India's economic growth prospects have been bleak in recent times. A combination of policy paralysis and red tape had crippled GDP growth. Things have brightened with the Modi government coming to power. However, the enthusiasm has yet to translate in to decisive action. Despite this, it is clear that the Indian economy is on the mend. The government has made its intentions clear. A few reforms have also been announced. But the key question remains: how fast will the economy grow?

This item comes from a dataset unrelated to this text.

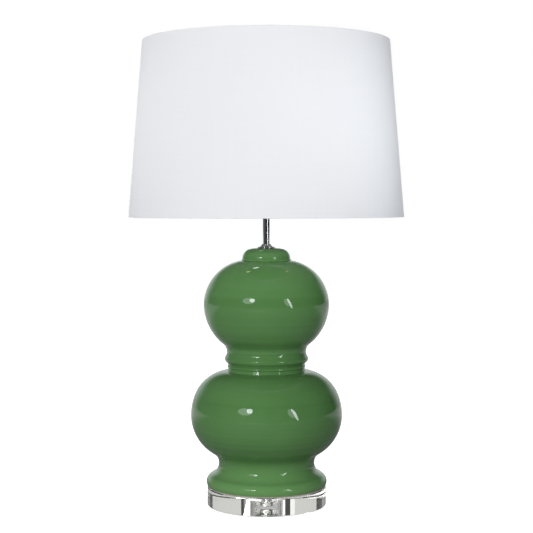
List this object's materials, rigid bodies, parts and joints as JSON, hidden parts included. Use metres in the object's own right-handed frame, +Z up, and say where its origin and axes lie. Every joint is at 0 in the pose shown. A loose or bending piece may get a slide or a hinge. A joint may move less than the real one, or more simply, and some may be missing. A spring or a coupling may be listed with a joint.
{
  "type": "table lamp",
  "caption": "Double gourd table lamp: glazed ceramic body on a clear round base, lamp tube, switched lampholder, globe bulb and tapered drum shade.",
  "frame": {"origin": "on the floor under the lamp's axis, at the bottom of the base pads", "axes": "+Z up along the lamp's axis, -Y to the front, +X to the lamp's left as it faces the viewer's right"},
  "size_m": [0.3999, 0.4, 0.677],
  "materials": {
    "clear_base": "clear polished acrylic",
    "clear_rubber": "clear soft pads",
    "zinc_steel": "bright zinc",
    "foam_gasket": "thin foam ring",
    "green_glaze": "high-gloss green glaze",
    "black_rubber": "moulded rubber",
    "chrome_tube": "polished chrome",
    "holder_plastic": "white moulded plastic",
    "porcelain": "unglazed porcelain",
    "brass_contact": "stamped brass",
    "switch_plastic": "white moulded plastic",
    "white_wire": "white powder coat",
    "shade_liner": "white styrene sheet",
    "white_linen": "fine white plain weave",
    "nickel_cap": "nickel plate",
    "black_glass": "black insulating glass",
    "bulb_plastic": "white moulded plastic",
    "light_board": "white-masked board",
    "opal_dome": "opal diffuser"
  },
  "bodies": {
    "stand": {"base_disc": "clear_base", "base_pads": "clear_rubber", "base_washer": "zinc_steel", "spring_washer": "zinc_steel", "base_nut": "zinc_steel", "foot_gasket": "foam_gasket", "ceramic_body": "green_glaze", "cable_grommet": "black_rubber", "lamp_tube": "chrome_tube", "neck_bush": "black_rubber", "neck_cap": "chrome_tube", "holder_cap": "holder_plastic", "lock_screw": "zinc_steel", "insulator": "porcelain", "terminal_screws": "brass_contact", "holder_shell": "holder_plastic", "screw_shell": "brass_contact", "centre_contact": "brass_contact", "switch_blades": "brass_contact"},
    "switch": {"switch_bar": "switch_plastic", "switch_sleeve": "brass_contact"},
    "shade_seat": {"lower_shade_ring": "holder_plastic"},
    "shade": {"fitter_ring": "white_wire", "fitter_arm_1": "white_wire", "fitter_arm_2": "white_wire", "fitter_arm_3": "white_wire", "top_wire": "white_wire", "bottom_wire": "white_wire", "shade_liner": "shade_liner", "shade_fabric": "white_linen", "top_hem": "white_linen", "bottom_hem": "white_linen"},
    "clamp_ring": {"upper_shade_ring": "holder_plastic"},
    "bulb": {"bulb_tip": "nickel_cap", "bulb_insulator": "black_glass", "bulb_cap": "nickel_cap", "bulb_housing": "bulb_plastic", "light_board": "light_board", "bulb_dome": "opal_dome"}
  },
  "joints": [
    {"name": "switch_push", "type": "slide", "parent": "stand", "child": "switch", "axis": [-1, 0, 0], "range_m": [0, 0.005]},
    {"name": "shade_lift", "type": "slide", "parent": "stand", "child": "shade_seat", "axis": [0, 0, 1], "range_m": [0, 0.12]},
    {"name": "shade_turn", "type": "hinge", "parent": "shade_seat", "child": "shade", "pos_m": [0, 0, 0.4885], "axis": [0, 0, 1], "continuous": true},
    {"name": "ring_lift", "type": "slide", "parent": "shade_seat", "child": "clamp_ring", "axis": [0, 0, 1], "range_m": [0, 0.024]},
    {"name": "bulb_lift", "type": "slide", "parent": "shade_seat", "child": "bulb", "axis": [0, 0, 1], "range_m": [0, 0.21]}
  ]
}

If Goldman Sachs (GS) is to be believed then India will soon outpace China! That's right. The chief economist at GS has stated that by 2016, India's GDP growth will be higher than that of China. For calendar year (CY) 2016, he has forecasted 6.8% GDP growth for India and 6.7% GDP growth for China. In fact he is even more bullish for CY2017 projecting 7% growth for India.
The reasons are not hard to find. After growing at a breakneck pace for decades, the Chinese economy is finally slowing down. Domestic demand has been moderating in China and investment growth, the main driver of the economy, has slowed down considerably. Chinese factories have also had to deal with higher labour costs which have depressed margins and reduced profitability. It is clear that China will need many years to transform itself from an investment driven economy to a consumption driven economy.

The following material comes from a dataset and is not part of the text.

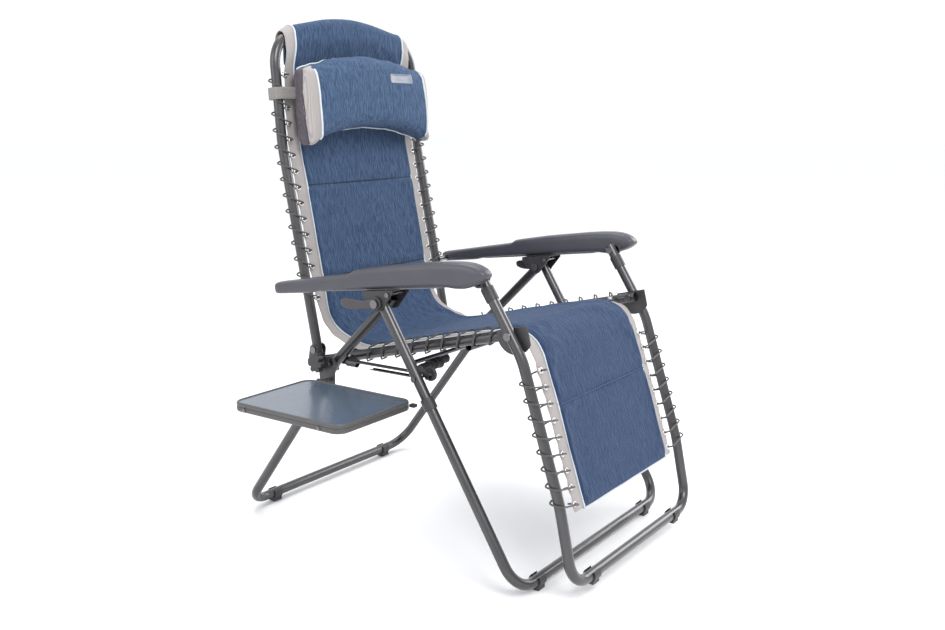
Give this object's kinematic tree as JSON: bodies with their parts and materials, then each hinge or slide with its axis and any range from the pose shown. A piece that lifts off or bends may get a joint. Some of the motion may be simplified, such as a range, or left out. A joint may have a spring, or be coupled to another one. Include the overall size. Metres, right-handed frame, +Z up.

At the other end is India. In India, the investment cycle is yet to pick up. But all indications are that it will pick up. If the government can keep up the reform momentum and can keep the fiscal deficit in check; then there is no reason to doubt a rebound in the economy. To add to this, if the RBI provides a tailwind in the form of lower interest rates then it should not be too difficult to overtake China's rate of growth we believe.
Does this mean that investors can go all out and buy any stock in the infrastructure/manufacturing sectors? Certainly not! It is important to remember that economic trends play out slowly and cannot be used as definitive forecasts. Also, there are still many risks to the nascent economic recovery in India. A lot will depend on the government fulfilling its promises. Thus, it will be wise if investors do not get caught up in euphoria and invest only in fundamentally sound companies that are available at attractive valuations.